[TASK PROMPT] Extract the listing in its entirety, keeping each line identical to the original.

[DATA SECTION]
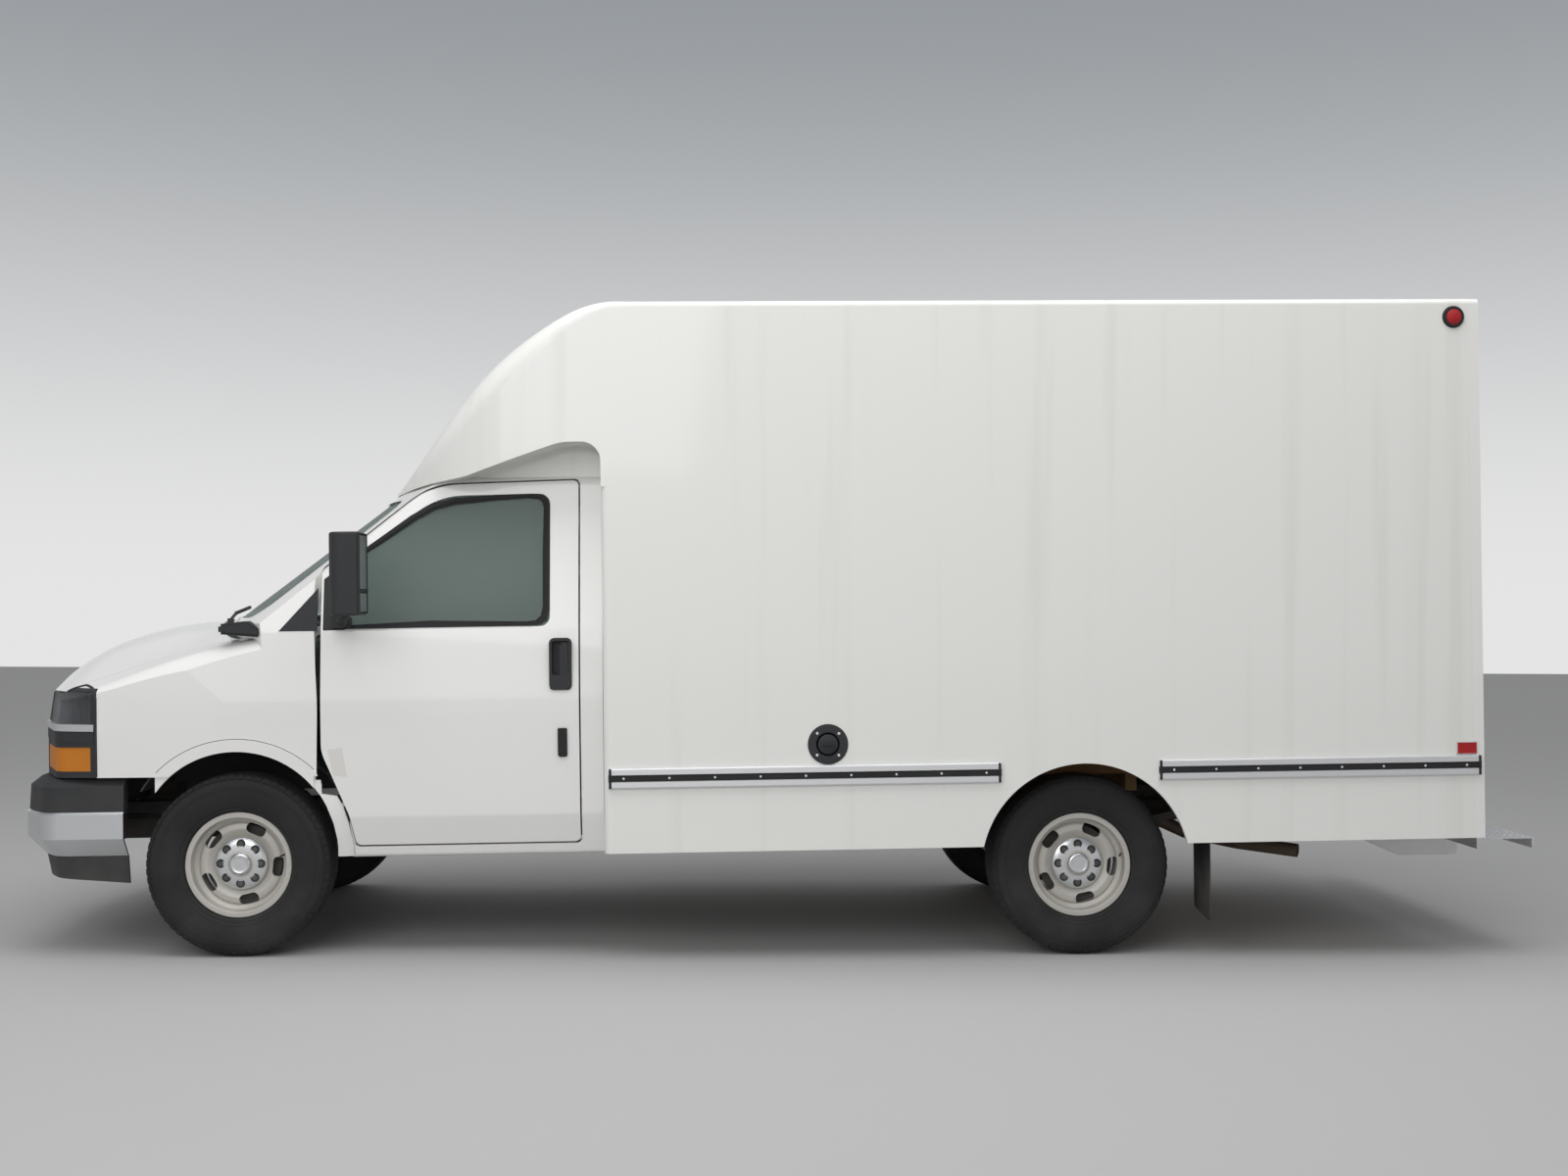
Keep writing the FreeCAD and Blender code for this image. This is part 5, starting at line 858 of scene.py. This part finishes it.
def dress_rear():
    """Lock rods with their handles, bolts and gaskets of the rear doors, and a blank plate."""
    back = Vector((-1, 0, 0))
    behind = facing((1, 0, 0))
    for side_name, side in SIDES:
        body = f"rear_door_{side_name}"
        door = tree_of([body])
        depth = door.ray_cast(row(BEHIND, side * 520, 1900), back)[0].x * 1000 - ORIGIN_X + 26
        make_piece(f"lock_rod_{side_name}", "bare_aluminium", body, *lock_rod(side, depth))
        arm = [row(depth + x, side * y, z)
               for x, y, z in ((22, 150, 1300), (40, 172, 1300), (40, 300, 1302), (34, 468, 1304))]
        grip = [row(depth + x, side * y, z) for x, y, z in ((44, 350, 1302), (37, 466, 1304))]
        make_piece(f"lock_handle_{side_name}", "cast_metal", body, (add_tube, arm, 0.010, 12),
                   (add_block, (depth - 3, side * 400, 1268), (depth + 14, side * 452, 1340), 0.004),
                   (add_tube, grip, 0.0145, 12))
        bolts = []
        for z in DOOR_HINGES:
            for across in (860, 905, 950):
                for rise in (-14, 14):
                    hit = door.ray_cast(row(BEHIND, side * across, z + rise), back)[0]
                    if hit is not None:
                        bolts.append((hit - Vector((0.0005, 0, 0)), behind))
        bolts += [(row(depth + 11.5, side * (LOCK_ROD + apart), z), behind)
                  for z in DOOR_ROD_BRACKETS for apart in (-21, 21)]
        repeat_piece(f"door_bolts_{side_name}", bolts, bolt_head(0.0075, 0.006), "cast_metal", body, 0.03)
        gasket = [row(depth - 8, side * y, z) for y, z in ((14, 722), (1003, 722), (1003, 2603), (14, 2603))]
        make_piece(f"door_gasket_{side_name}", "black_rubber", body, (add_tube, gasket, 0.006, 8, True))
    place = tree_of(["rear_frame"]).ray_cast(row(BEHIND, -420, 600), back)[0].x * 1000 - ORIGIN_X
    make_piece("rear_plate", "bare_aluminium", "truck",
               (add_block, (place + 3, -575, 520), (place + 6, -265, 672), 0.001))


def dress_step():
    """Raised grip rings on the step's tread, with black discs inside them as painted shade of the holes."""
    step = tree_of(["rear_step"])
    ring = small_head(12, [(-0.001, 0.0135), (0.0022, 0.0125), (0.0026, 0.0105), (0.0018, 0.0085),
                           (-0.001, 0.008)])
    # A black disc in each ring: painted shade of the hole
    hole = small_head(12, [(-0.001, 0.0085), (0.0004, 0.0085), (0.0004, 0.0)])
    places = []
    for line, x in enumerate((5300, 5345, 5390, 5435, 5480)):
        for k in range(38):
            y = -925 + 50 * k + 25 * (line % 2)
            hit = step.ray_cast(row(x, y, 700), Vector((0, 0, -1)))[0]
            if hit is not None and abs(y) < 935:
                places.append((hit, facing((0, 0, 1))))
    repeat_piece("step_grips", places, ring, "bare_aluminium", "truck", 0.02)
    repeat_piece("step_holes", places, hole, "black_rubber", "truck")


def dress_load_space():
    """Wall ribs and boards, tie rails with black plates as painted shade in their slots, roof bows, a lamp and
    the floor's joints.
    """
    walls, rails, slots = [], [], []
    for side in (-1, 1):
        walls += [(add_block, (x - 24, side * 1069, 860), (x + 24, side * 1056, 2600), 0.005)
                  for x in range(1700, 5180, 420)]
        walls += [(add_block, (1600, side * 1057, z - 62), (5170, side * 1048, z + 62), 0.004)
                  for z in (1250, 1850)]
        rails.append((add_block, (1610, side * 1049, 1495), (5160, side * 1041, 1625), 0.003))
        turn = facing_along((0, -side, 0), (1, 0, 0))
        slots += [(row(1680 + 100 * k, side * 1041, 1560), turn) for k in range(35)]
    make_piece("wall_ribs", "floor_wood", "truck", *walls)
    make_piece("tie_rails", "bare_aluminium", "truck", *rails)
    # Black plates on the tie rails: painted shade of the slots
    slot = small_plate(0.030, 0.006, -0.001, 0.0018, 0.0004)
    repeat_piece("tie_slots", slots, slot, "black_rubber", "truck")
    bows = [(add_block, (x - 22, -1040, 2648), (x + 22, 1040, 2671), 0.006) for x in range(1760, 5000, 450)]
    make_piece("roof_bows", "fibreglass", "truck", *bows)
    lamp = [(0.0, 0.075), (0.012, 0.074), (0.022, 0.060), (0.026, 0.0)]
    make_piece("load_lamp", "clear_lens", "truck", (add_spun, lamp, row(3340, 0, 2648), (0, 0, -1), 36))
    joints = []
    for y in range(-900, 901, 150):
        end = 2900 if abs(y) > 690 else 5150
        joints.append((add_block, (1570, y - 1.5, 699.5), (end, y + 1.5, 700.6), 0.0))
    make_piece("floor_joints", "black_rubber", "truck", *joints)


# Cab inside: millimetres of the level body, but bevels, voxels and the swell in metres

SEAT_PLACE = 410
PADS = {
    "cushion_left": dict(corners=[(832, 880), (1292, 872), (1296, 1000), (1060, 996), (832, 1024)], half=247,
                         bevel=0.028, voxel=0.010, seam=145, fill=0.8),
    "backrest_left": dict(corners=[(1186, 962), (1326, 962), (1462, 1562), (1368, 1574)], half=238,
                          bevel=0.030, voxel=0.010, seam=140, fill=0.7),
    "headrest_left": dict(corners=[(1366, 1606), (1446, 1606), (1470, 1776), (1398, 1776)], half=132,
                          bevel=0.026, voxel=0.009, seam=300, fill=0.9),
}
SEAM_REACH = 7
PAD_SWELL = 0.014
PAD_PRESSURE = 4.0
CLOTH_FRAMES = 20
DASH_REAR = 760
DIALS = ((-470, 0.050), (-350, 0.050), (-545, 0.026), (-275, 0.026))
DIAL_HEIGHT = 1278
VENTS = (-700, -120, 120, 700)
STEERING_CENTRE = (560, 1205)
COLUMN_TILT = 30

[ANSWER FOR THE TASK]
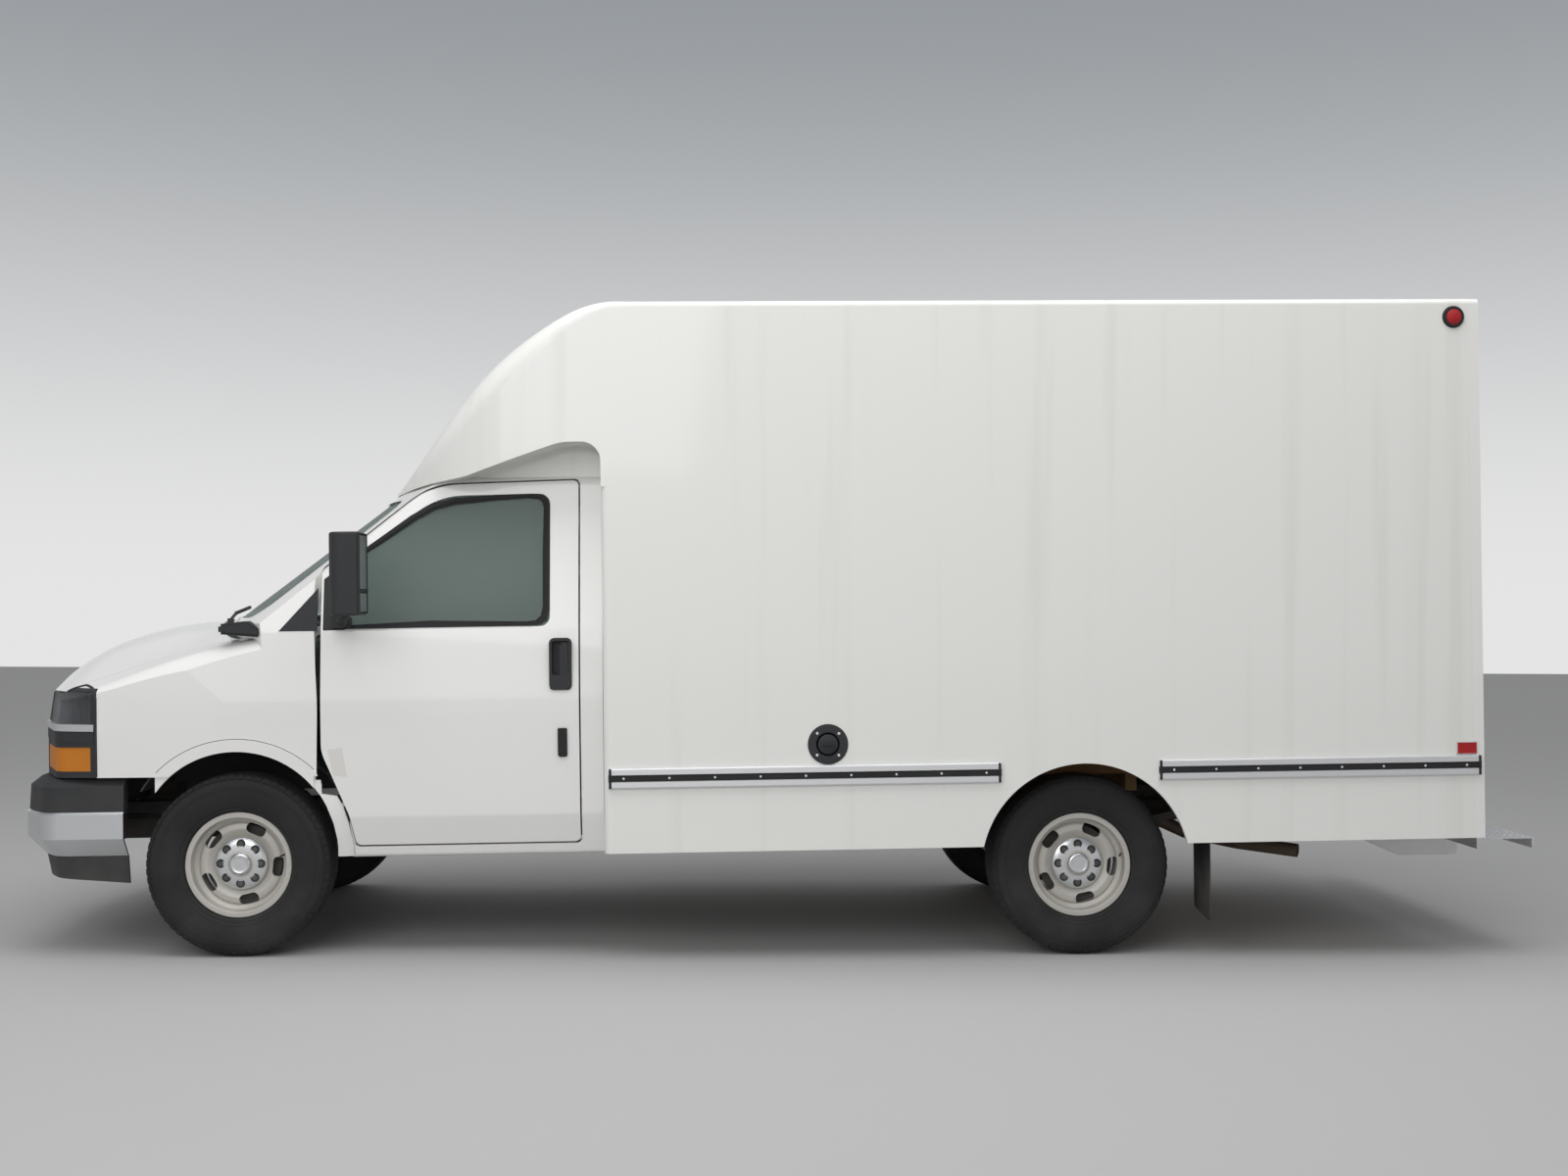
Keep writing the FreeCAD and Blender code for this image. This is part 5, starting at line 858 of scene.py. This part finishes it.
def dress_rear():
    """Lock rods with their handles, bolts and gaskets of the rear doors, and a blank plate."""
    back = Vector((-1, 0, 0))
    behind = facing((1, 0, 0))
    for side_name, side in SIDES:
        body = f"rear_door_{side_name}"
        door = tree_of([body])
        depth = door.ray_cast(row(BEHIND, side * 520, 1900), back)[0].x * 1000 - ORIGIN_X + 26
        make_piece(f"lock_rod_{side_name}", "bare_aluminium", body, *lock_rod(side, depth))
        arm = [row(depth + x, side * y, z)
               for x, y, z in ((22, 150, 1300), (40, 172, 1300), (40, 300, 1302), (34, 468, 1304))]
        grip = [row(depth + x, side * y, z) for x, y, z in ((44, 350, 1302), (37, 466, 1304))]
        make_piece(f"lock_handle_{side_name}", "cast_metal", body, (add_tube, arm, 0.010, 12),
                   (add_block, (depth - 3, side * 400, 1268), (depth + 14, side * 452, 1340), 0.004),
                   (add_tube, grip, 0.0145, 12))
        bolts = []
        for z in DOOR_HINGES:
            for across in (860, 905, 950):
                for rise in (-14, 14):
                    hit = door.ray_cast(row(BEHIND, side * across, z + rise), back)[0]
                    if hit is not None:
                        bolts.append((hit - Vector((0.0005, 0, 0)), behind))
        bolts += [(row(depth + 11.5, side * (LOCK_ROD + apart), z), behind)
                  for z in DOOR_ROD_BRACKETS for apart in (-21, 21)]
        repeat_piece(f"door_bolts_{side_name}", bolts, bolt_head(0.0075, 0.006), "cast_metal", body, 0.03)
        gasket = [row(depth - 8, side * y, z) for y, z in ((14, 722), (1003, 722), (1003, 2603), (14, 2603))]
        make_piece(f"door_gasket_{side_name}", "black_rubber", body, (add_tube, gasket, 0.006, 8, True))
    place = tree_of(["rear_frame"]).ray_cast(row(BEHIND, -420, 600), back)[0].x * 1000 - ORIGIN_X
    make_piece("rear_plate", "bare_aluminium", "truck",
               (add_block, (place + 3, -575, 520), (place + 6, -265, 672), 0.001))


def dress_step():
    """Raised grip rings on the step's tread, with black discs inside them as painted shade of the holes."""
    step = tree_of(["rear_step"])
    ring = small_head(12, [(-0.001, 0.0135), (0.0022, 0.0125), (0.0026, 0.0105), (0.0018, 0.0085),
                           (-0.001, 0.008)])
    # A black disc in each ring: painted shade of the hole
    hole = small_head(12, [(-0.001, 0.0085), (0.0004, 0.0085), (0.0004, 0.0)])
    places = []
    for line, x in enumerate((5300, 5345, 5390, 5435, 5480)):
        for k in range(38):
            y = -925 + 50 * k + 25 * (line % 2)
            hit = step.ray_cast(row(x, y, 700), Vector((0, 0, -1)))[0]
            if hit is not None and abs(y) < 935:
                places.append((hit, facing((0, 0, 1))))
    repeat_piece("step_grips", places, ring, "bare_aluminium", "truck", 0.02)
    repeat_piece("step_holes", places, hole, "black_rubber", "truck")


def dress_load_space():
    """Wall ribs and boards, tie rails with black plates as painted shade in their slots, roof bows, a lamp and
    the floor's joints.
    """
    walls, rails, slots = [], [], []
    for side in (-1, 1):
        walls += [(add_block, (x - 24, side * 1069, 860), (x + 24, side * 1056, 2600), 0.005)
                  for x in range(1700, 5180, 420)]
        walls += [(add_block, (1600, side * 1057, z - 62), (5170, side * 1048, z + 62), 0.004)
                  for z in (1250, 1850)]
        rails.append((add_block, (1610, side * 1049, 1495), (5160, side * 1041, 1625), 0.003))
        turn = facing_along((0, -side, 0), (1, 0, 0))
        slots += [(row(1680 + 100 * k, side * 1041, 1560), turn) for k in range(35)]
    make_piece("wall_ribs", "floor_wood", "truck", *walls)
    make_piece("tie_rails", "bare_aluminium", "truck", *rails)
    # Black plates on the tie rails: painted shade of the slots
    slot = small_plate(0.030, 0.006, -0.001, 0.0018, 0.0004)
    repeat_piece("tie_slots", slots, slot, "black_rubber", "truck")
    bows = [(add_block, (x - 22, -1040, 2648), (x + 22, 1040, 2671), 0.006) for x in range(1760, 5000, 450)]
    make_piece("roof_bows", "fibreglass", "truck", *bows)
    lamp = [(0.0, 0.075), (0.012, 0.074), (0.022, 0.060), (0.026, 0.0)]
    make_piece("load_lamp", "clear_lens", "truck", (add_spun, lamp, row(3340, 0, 2648), (0, 0, -1), 36))
    joints = []
    for y in range(-900, 901, 150):
        end = 2900 if abs(y) > 690 else 5150
        joints.append((add_block, (1570, y - 1.5, 699.5), (end, y + 1.5, 700.6), 0.0))
    make_piece("floor_joints", "black_rubber", "truck", *joints)


# Cab inside: millimetres of the level body, but bevels, voxels and the swell in metres

SEAT_PLACE = 410
PADS = {
    "cushion_left": dict(corners=[(832, 880), (1292, 872), (1296, 1000), (1060, 996), (832, 1024)], half=247,
                         bevel=0.028, voxel=0.010, seam=145, fill=0.8),
    "backrest_left": dict(corners=[(1186, 962), (1326, 962), (1462, 1562), (1368, 1574)], half=238,
                          bevel=0.030, voxel=0.010, seam=140, fill=0.7),
    "headrest_left": dict(corners=[(1366, 1606), (1446, 1606), (1470, 1776), (1398, 1776)], half=132,
                          bevel=0.026, voxel=0.009, seam=300, fill=0.9),
}
SEAM_REACH = 7
PAD_SWELL = 0.014
PAD_PRESSURE = 4.0
CLOTH_FRAMES = 20
DASH_REAR = 760
DIALS = ((-470, 0.050), (-350, 0.050), (-545, 0.026), (-275, 0.026))
DIAL_HEIGHT = 1278
VENTS = (-700, -120, 120, 700)
STEERING_CENTRE = (560, 1205)
COLUMN_TILT = 30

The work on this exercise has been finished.